Metabolism can be affected by a lot of factors including physical and mental situations. Some of these factors are Psychological state, Lean Body Mass, Gender, Age, Body temperature, Energy restriction, Endocrine system and Hereditary.

Is metabolism genetic?

Well the answer is yes, metabolism is partly genetic. However, you cannot blame everything on your genes or family because metabolism can surely be manipulated by changing one’s eating patterns and physical activities. Remember the quote “Fat doesn’t run in your family, nobody runs in your family!

Does age affect metabolism?

Yes, age is a crucial factor that affects metabolism. As you age, 1-2% decrease in Basal Metabolic Rate (BMR) in every 10 years is noticed. This significantly increases after you are 30. Also when you age, there is a noticeable decrease in physical activity for most of the people which decreases metabolism.

How does the body regulate metabolism?

Metabolism in our body is regulated by thyroid gland present at the frontal area of neck or right below where a male’s Adam apple is. Thyroid gland converts iodine we consume into 2 hormones- thyroxine (T4) and triiodothyronine (T3). T3 and T4 travel throughout our body through blood and regulate metabolism.

What foods boost metabolism and burn fat?

The energy required to digest food i.e The Thermic Effect can be increased by right choice of foods we eat such as beans, hot peppers, citrus fruits, dark chocolate, cinnamon, salmon, green tea etc. Higher thermic effect leads to higher metabolism rate.

What are the two types of metabolism?

The two types of metabolism are fast and slow. In fast metabolism, you will burn more calories at rest and during any physical activity. In slow metabolism, you will burn less calories at rest or during physical activity.

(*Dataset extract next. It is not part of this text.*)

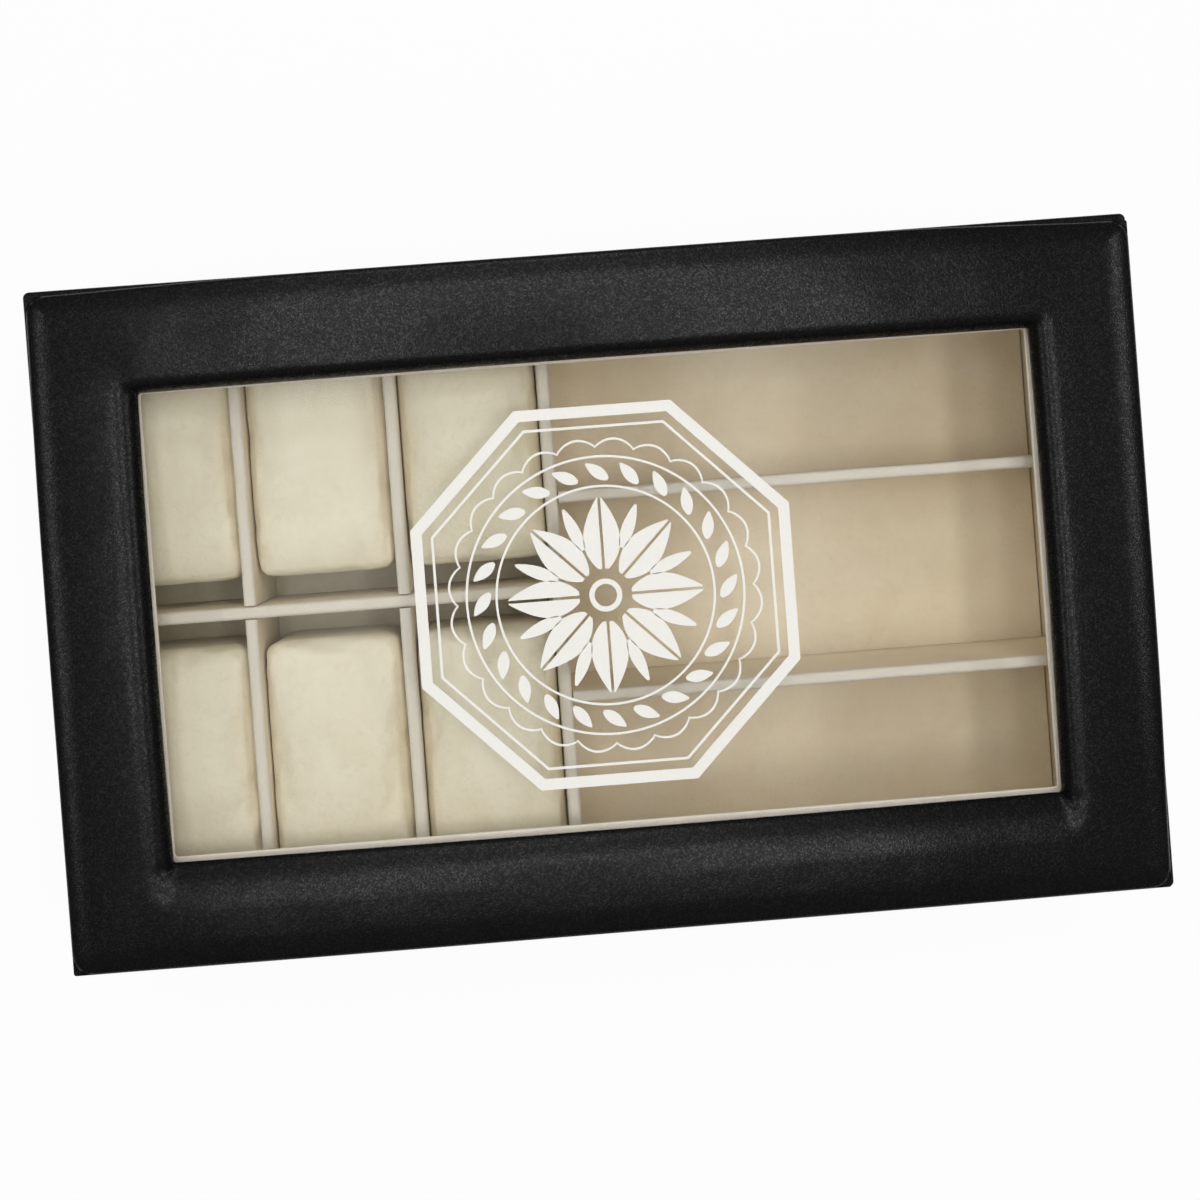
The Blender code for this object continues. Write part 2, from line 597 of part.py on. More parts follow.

How does cell metabolism work?

Cell Metabolism can be divided into 2 main types namely Anabolism and Catabolism. Anabolism or anabolic metabolism can be defined as reactions that bind molecules together to build new ones. Catabolism or catabolic metabolism can be defined as the process of breaking molecules apart.

Does increasing muscle mass increases metabolism?

Yes increase in muscle mass will increase metabolism as muscle movements in our body use more energy that fat. However, muscle mass alone at rest can’t be a major factor to increase metabolism.